Stated goal: Repeat, exactly, the run of lines that opens with the line containing "Vector((lower_snap_x, lower_snap_y, width)), down)" and closes with the line containing "from math import cos, pi, radians, sin", and leave all other lines out.

Task data:
+ + +

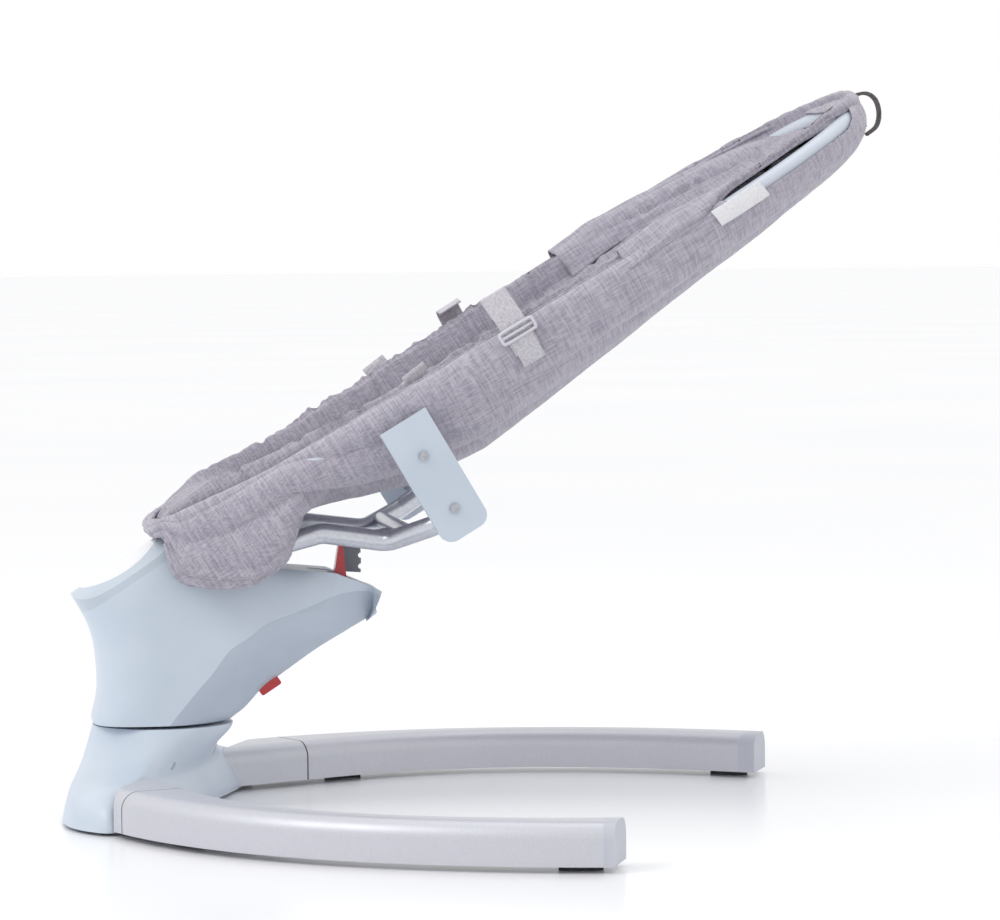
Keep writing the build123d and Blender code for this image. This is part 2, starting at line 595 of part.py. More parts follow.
low_angle, high_angle = RACK_ANGLES
rack = sector(*RACK_RADII, low_angle, high_angle, RACK_THICKNESS)
crossbar_reach = math.hypot(CROSSBAR_S, CROSSBAR_LEVEL)
rack += sector(RACK_RADII[0], crossbar_reach - CROSSBAR_RADIUS + 3, *RACK_ARM_ANGLES, RACK_THICKNESS)
for step in range(2):
    notch_angle = math.radians(low_angle + 2 + step * RACK_STEP / 2)
    notch_x = RACK_RADII[1] * math.cos(notch_angle)
    notch_z = RACK_RADII[1] * math.sin(notch_angle)
    rack -= Pos(notch_x, 0, notch_z) * Rot(90, 0, 0) * Cylinder(2.6, 40)
rack -= Pos(CROSSBAR_S, 0, CROSSBAR_LEVEL) * Rot(90, 0, 0) * Cylinder(CROSSBAR_RADIUS, 100)
keep("recline_rack", seat_place * rack)



def bracket_y(level):
    share = (level - BRACKET_TOP[1]) / (BRACKET_BOTTOM[1] - BRACKET_TOP[1])
    return BRACKET_TOP[0] + share * (BRACKET_BOTTOM[0] - BRACKET_TOP[0])


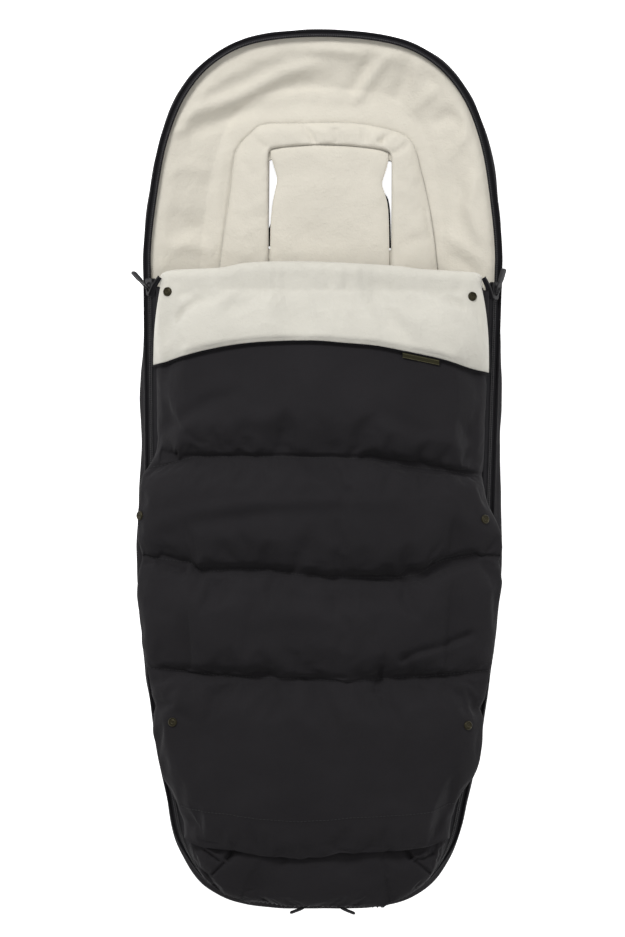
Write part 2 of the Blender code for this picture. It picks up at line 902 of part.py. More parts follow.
def cap_profile(low):
    """Domed snap cap with a groove inside its rim, from the middle of its top to its foot."""
    top = low + snap_cap_height
    return [(0.0, top), (snap_radius - 2 * snap_ring, top),
            (snap_radius - snap_ring, low + snap_groove_share * snap_cap_height),
            (snap_radius - snap_ring / 2, top), (snap_radius, low + snap_rim_share * snap_cap_height),
            (snap_radius, low)]


def build_collar_snaps(layers):
    backing_z, wadding_z, fleece_z, top_z = collar_heights()
    disc_top = seat_gap + stud_height
    socket_low = disc_top + seat_gap
    socket_top = socket_low + socket_height
    cap_low = top_z + seat_gap
    blind_top = socket_low + nub_height + seat_gap
    hole_radius = snap_shank_radius + snap_hole_gap
    pocket_radius = socket_radius + snap_hole_gap
    snaps, studs = [], []
    for side, name in ((-1, "left"), (1, "right")):
        frame = surface_frame(side * collar_snap_x, collar_snap_y, 0)
        profile = cap_profile(cap_low)
        profile += [(snap_shank_radius, cap_low), (snap_shank_radius, socket_top),
                    (socket_radius, socket_top), (socket_radius, socket_low),
                    (nub_radius + snap_hole_gap, socket_low), (nub_radius + snap_hole_gap, blind_top),
                    (0.0, blind_top)]
        snap = turned("collar_snap_" + name, profile, brass("snap_brass_" + name))
        stud_profile = [(0.0, disc_top + nub_height), (nub_radius, disc_top + nub_height),
                        (nub_radius, disc_top), (stud_radius, disc_top), (stud_radius, seat_gap),
                        (0.0, seat_gap)]
        stud = turned("cover_stud_" + name, stud_profile, brass("stud_brass_" + name))
        pocket_top = socket_top + snap_hole_gap
        cut_profile = [(0.0, top_z + cut_overrun), (hole_radius, top_z + cut_overrun),
                       (hole_radius, pocket_top), (pocket_radius, pocket_top),
                       (pocket_radius, -cut_overrun), (0.0, -cut_overrun)]
        cutter = as_cutter(turned("snap_cutter_" + name, cut_profile, None, collection=cutter_collection))
        for item in (snap, stud, cutter):
            item.matrix_world = frame
        for layer in layers:
            combine(layer, cutter, "DIFFERENCE")
        snaps.append(snap)
        studs.append(stud)
    return snaps, studs


def side_snap(name, shell, origin, direction):
    """Snap cap seated on the cover's face where a straight line meets it."""
    mesh = shell.data
    tree = BVHTree.FromPolygons([v.co for v in mesh.vertices], [tuple(p.vertices) for p in mesh.polygons])
    point, normal, _, _ = tree.ray_cast(origin, direction)
    if normal.dot(direction) > 0:
        normal = -normal
    snap = turned(name, cap_profile(0.0) + [(0.0, 0.0)], brass(name + "_brass"))
    snap.matrix_world = face_frame(point + normal * seat_gap, normal)
    return snap


# Harness flap

def flap_outline(low, high, side_gap):
    """Right edge of the flap: narrow at the waist, where the strap slit opens."""
    edge = window_half_width - side_gap
    points = []
    for share, waist in flap_waist_shares:
        y = window_low_y + window_length * share
        points.append((edge - flap_waist * waist, min(max(y, low), high)))
    return [(x + window_x, y) for x, y in mirrored_outline(points)]


def build_harness_flap():
    strip_low = back_floor_top + seat_gap
    hook_low = strip_low + strip_thickness + seat_gap
    fleece_low = hook_low + strip_thickness + seat_gap
    low = window_low_y + flap_hinge_gap
    high = window_high_y - flap_end_gap
    body = flap_outline(low, high, flap_side_gap)
    tongue_x = window_half_width - flap_tongue_end
    tongue = [(window_x + tongue_x, window_top_y), (window_x - tongue_x, window_top_y)]
    half = len(body) // 2
    top_outline = body[:half] + tongue + body[half:]
    fleece = flat_piece("flap_fleece", [top_outline], fleece_low + fleece_thickness / 2,
                        fleece_thickness, cream("flap_fleece"))
    wadding_low = fleece_low - seat_gap - flap_padding
    wadding = flat_piece("flap_wadding", [body], wadding_low + flap_padding / 2,
                         flap_padding, filling("flap_filling"))
    backing_low = wadding_low - seat_gap - cloth_thickness
    backing = flat_piece("flap_backing", [body], backing_low + cloth_thickness / 2,
                         cloth_thickness, black("flap_cloth"))
    strip_y = (window_high_y + window_top_y) / 2
    strip_size = (strip_length, strip_width, strip_thickness)
    hook = block("flap_hook_strip", strip_size, (window_x, strip_y, hook_low + strip_thickness / 2),
                 zip_black("hook_strip"))
    block("harness_loop_strip", strip_size, (window_x, strip_y, strip_low + strip_thickness / 2),
          zip_black("loop_strip"))
    axis = hinge_point("harness_flap_hinge", (window_x, window_low_y, fleece_low + fleece_thickness))
    carry(axis, [fleece, wadding, backing, hook])


# Zip

def nearest_index(y):
    return min(range(half_count), key=lambda k: abs(outline_half[k].y - y))


def build_zip():
    tape = (-tape_width, -tape_edge)
    tape_lift = (-tape_thickness / 2, tape_thickness / 2)
    teeth = (-teeth_edge, -teeth_gap)
    teeth_lift = (-teeth_height / 2, teeth_height / 2)
    front_tape = (tape_edge, tape_width)
    front_teeth = (teeth_gap, teeth_edge)
    everywhere = range(half_count)
    zip_strip("back_zip_tape", everywhere, tape, tape_lift, zip_black("back_tape"), side=0)
    zip_strip("back_zip_teeth", everywhere, teeth, teeth_lift, zip_black("back_teeth"), side=0)
    hinge_index = nearest_index(min(quilt_line_y))
    top_index = nearest_index(side_slider_y)
    foot_strip("foot_zip_tape", hinge_index, (tape_edge, tape_width - rim_gap), tape_lift,
               zip_black("foot_tape"))
    foot_strip("foot_zip_teeth", hinge_index, front_teeth, teeth_lift, zip_black("foot_teeth"))
    moving = []
    run = range(hinge_index + 1, top_index + 1)
    for side, name in ((-1, "left"), (1, "right")):
        moving.append(zip_strip("cover_zip_tape_" + name, run, front_tape, tape_lift,
                                zip_black("cover_tape_" + name), side))
        moving.append(zip_strip("cover_zip_teeth_" + name, run, front_teeth, teeth_lift,
                                zip_black("cover_teeth_" + name), side))
    return moving


# Sliders and pulls

def build_slider(name, frame):
    """Zip slider: two plates joined by a neck, with a bridge for the pull on top."""
    plate_centre = (slider_throat + slider_plate) / 2
    top = slider_throat / 2 + slider_plate
    plate = (slider_width, slider_length, slider_plate)
    body = block(name, plate, (0, 0, plate_centre), zip_black(name + "_metal"))
    lower = block(name + "_lower", plate, (0, 0, -plate_centre), collection=cutter_collection)
    neck_y = (slider_length - slider_neck_length) / 2
    neck = block(name + "_neck", (slider_neck_width, slider_neck_length, slider_throat + slider_plate),
                 (0, neck_y, 0), collection=cutter_collection)
    bridge = block(name + "_bridge", (bridge_width, bridge_length, bridge_height + slider_plate / 2),
                   (0, 0, top - slider_plate / 4 + bridge_height / 2), collection=cutter_collection)
    hole = block(name + "_hole", (2 * bridge_width, bridge_hole_length, bridge_hole_height),
                 (0, 0, top + bridge_hole_height / 2), collection=cutter_collection)
    for other, operation in ((lower, "UNION"), (neck, "UNION"), (bridge, "UNION"), (hole, "DIFFERENCE")):
        combine(body, as_cutter(other), operation)
        other.matrix_world = frame
    body.matrix_world = frame
    return body


def build_pull(name, frame, angle):
    """Flat pull whose pin lies in the slider's bridge; it points along the slider's nose."""
    half = pull_width / 2
    far = pull_length
    corner = half * pull_corner_share
    plate = [(half, -pull_pin / 2), (half, far - corner), (half - corner, far),
             (corner - half, far), (-half, far - corner), (-half, -pull_pin / 2)]
    eye = [(pull_eye_width / 2, pull_pin / 2), (pull_eye_width / 2, pull_eye_length),
           (-pull_eye_width / 2, pull_eye_length), (-pull_eye_width / 2, pull_pin / 2)]
    pull = flat_piece(name, [plate, eye], 0.0, pull_thickness, zip_black(name + "_rubber"))
    pivot_height = slider_throat / 2 + slider_plate + bridge_hole_height / 2
    pull.matrix_world = frame @ Matrix.Translation((0, 0, pivot_height)) @ Matrix.Rotation(angle, 4, "X")
    return pull


def zip_frame(index, place, side, along):
    """Frame at a place on the zip's line: Y along the slider's travel, Z off the face."""
    tilt = zip_tilt(zip_half[index].y)
    normal_flat = zip_normals[index]
    normal = Vector((side * normal_flat.x * sin(tilt), normal_flat.y * sin(tilt), cos(tilt)))
    return face_frame(place, normal.normalized(), along)


def build_side_sliders():
    low = zip_half[nearest_index(side_run_low_y)]
    high = zip_half[nearest_index(side_run_high_y)]
    share = (side_slider_y - low.y) / (high.y - low.y)
    spot = low.lerp(high, share)
    index = nearest_index(side_slider_y)
    direction = (high - low).normalized()
    for side, name, angle in ((-1, "left", left_pull_angle), (1, "right", right_pull_angle)):
        along = Vector((side * direction.x, direction.y, 0))
        frame = zip_frame(index, Vector((side * spot.x, spot.y, zip_height)), side, along)
        build_slider("slider_" + name, frame)
        build_pull("pull_" + name, frame, angle)


def build_foot_sliders():
    foot_y = zip_half[0].y
    offset = (slider_length + foot_slider_gap) / 2
    for side, name in ((-1, "left"), (1, "right")):
        spot = Vector((foot_meet_x + side * offset, foot_y, zip_height))
        frame = zip_frame(0, spot, side, Vector((side, 0, 0)))
        build_slider("foot_slider_" + name, frame)
        build_pull("foot_pull_" + name, frame, foot_pull_angle)


def main():
    global part_collection, cutter_collection
    clear_scene()
    part_collection = make_collection("stroller_footmuff")
    cutter_collection = make_collection("cutters")

    build_back()
    build_arch_pad()
    build_harness_flap()
    lower_shell = build_lower_cover()
    build_toe_box()
    cover = build_front_cover()
    collar_layers, collar_trim = build_collar()
    collar_snaps, studs = build_collar_snaps(collar_layers)
    moving_zip = build_zip()
    build_side_sliders()
    build_foot_sliders()

    bpy.context.view_layer.update()
    from_right, from_left, down = Vector((-1, 0, 0)), Vector((1, 0, 0)), Vector((0, 0, -1))
    upper = [side_snap("side_snap_upper_left", cover[0], Vector((-width, upper_snap_y, upper_snap_z)),
                       from_left),
             side_snap("side_snap_upper_right", cover[0], Vector((upper_snap_x, upper_snap_y, width)), down)]
    side_snap("side_snap_lower_left", lower_shell, Vector((-lower_snap_x, lower_snap_y, width)), down)
    side_snap("side_snap_lower_right", lower_shell, Vector((lower_snap_x, lower_snap_y, width)), down)

    cover_axis = hinge_point("front_cover_hinge",
                             (0, min(quilt_line_y), crown_height(min(quilt_line_y), True)))
    collar_axis = hinge_point("fold_over_hinge", (0, roll_y, roll_z))
    carry(cover_axis, cover + studs + upper + moving_zip)
    carry(collar_axis, collar_layers + collar_trim + collar_snaps)
    carry(cover_axis, [collar_axis])


main()
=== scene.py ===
"""Stroller footmuff: fabric, fleece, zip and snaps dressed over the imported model.

Metres. X is the width, +Y points to the head end, +Z is up.
"""
from math import cos, pi, radians, sin

import bmesh
import bpy
import numpy as np
from mathutils import Matrix, Vector, noise


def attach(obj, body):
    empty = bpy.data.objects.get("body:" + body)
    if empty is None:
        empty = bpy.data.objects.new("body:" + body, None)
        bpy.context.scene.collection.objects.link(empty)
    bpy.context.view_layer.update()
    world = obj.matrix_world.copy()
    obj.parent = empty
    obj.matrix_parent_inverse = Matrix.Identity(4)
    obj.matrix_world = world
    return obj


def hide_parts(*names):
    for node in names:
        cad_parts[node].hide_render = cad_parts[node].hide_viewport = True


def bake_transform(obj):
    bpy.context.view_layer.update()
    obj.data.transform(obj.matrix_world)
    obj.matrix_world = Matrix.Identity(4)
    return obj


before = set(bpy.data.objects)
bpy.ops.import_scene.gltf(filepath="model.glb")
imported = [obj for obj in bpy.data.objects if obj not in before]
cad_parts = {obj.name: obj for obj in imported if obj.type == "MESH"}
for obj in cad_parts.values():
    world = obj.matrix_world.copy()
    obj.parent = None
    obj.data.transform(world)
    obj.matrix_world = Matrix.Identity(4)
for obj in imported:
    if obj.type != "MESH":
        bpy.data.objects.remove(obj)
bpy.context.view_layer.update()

# Scale of the photograph and the slope of the muff's middle line in it
METRES_PER_PIXEL = 0.001135
PICTURE_WIDTH, PICTURE_HEIGHT = 625, 937
MIDDLE_PIXEL = (320.5, 468.8)
MIDDLE_SLOPE = 0.0112

# Sizes shared with the solids
LENGTH, WIDTH = 1.000, 0.416
SIDE_HEIGHT, ZIP_HEIGHT = 0.026, 0.050
ZIP_INSET, FOOT_ZIP_INSET = 0.009, 0.010
TAPE_WIDTH, TAPE_THICKNESS, RIM_GAP = 0.009, 0.0009, 0.0008
TOOTH_PITCH, TOOTH_LENGTH, TOOTH_HEIGHT = 0.0021, 0.0013, 0.0022
SIDE_RUN = (-0.238, 0.237)
SIDE_TILT, FOOT_TILT = radians(50), radians(90)
FOOT_TILT_RUN = (-0.400, -0.470)
FLOOR_TOP = 0.022
MOUTH_Y, HINGE_Y, HEM_Y = 0.2045, -0.235, -0.424
HINGE_REACH = 0.022
CROWN, MOUTH_CROWN = 0.108, 0.069
WINDOW_X, WINDOW_HALF, WINDOW_LOW, WINDOW_HIGH = 0.006, 0.069, 0.250, 0.352
ROLL_Z, ROLL_RADIUS = 0.068, 0.0130
OUTLINE_SHARES = (
    (0.000, -1.000), (0.200, -1.000), (0.385, -0.992), (0.540, -0.970), (0.663, -0.930),
    (0.770, -0.848), (0.822, -0.752), (0.885, -0.620), (0.938, -0.476), (0.986, -0.300),
    (1.000, -0.150), (0.981, 0.030), (0.990, 0.180), (0.971, 0.320), (0.986, 0.474),
    (0.957, 0.610), (0.899, 0.746), (0.793, 0.856), (0.625, 0.936), (0.385, 0.984), (0.000, 1.000),
)
CLOTH_STANDS, FLEECE_THICKNESS = 0.0024, 0.0020
RING_COLUMNS = 480
COVER_COLUMNS = 121
ROUND_POWER = 2.6
UP = np.array([0.0, 0.0, 1.0])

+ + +

The result:
    side_snap("side_snap_lower_right", lower_shell, Vector((lower_snap_x, lower_snap_y, width)), down)

    cover_axis = hinge_point("front_cover_hinge",
                             (0, min(quilt_line_y), crown_height(min(quilt_line_y), True)))
    collar_axis = hinge_point("fold_over_hinge", (0, roll_y, roll_z))
    carry(cover_axis, cover + studs + upper + moving_zip)
    carry(collar_axis, collar_layers + collar_trim + collar_snaps)
    carry(cover_axis, [collar_axis])


main()
=== scene.py ===
"""Stroller footmuff: fabric, fleece, zip and snaps dressed over the imported model.

Metres. X is the width, +Y points to the head end, +Z is up.
"""
from math import cos, pi, radians, sin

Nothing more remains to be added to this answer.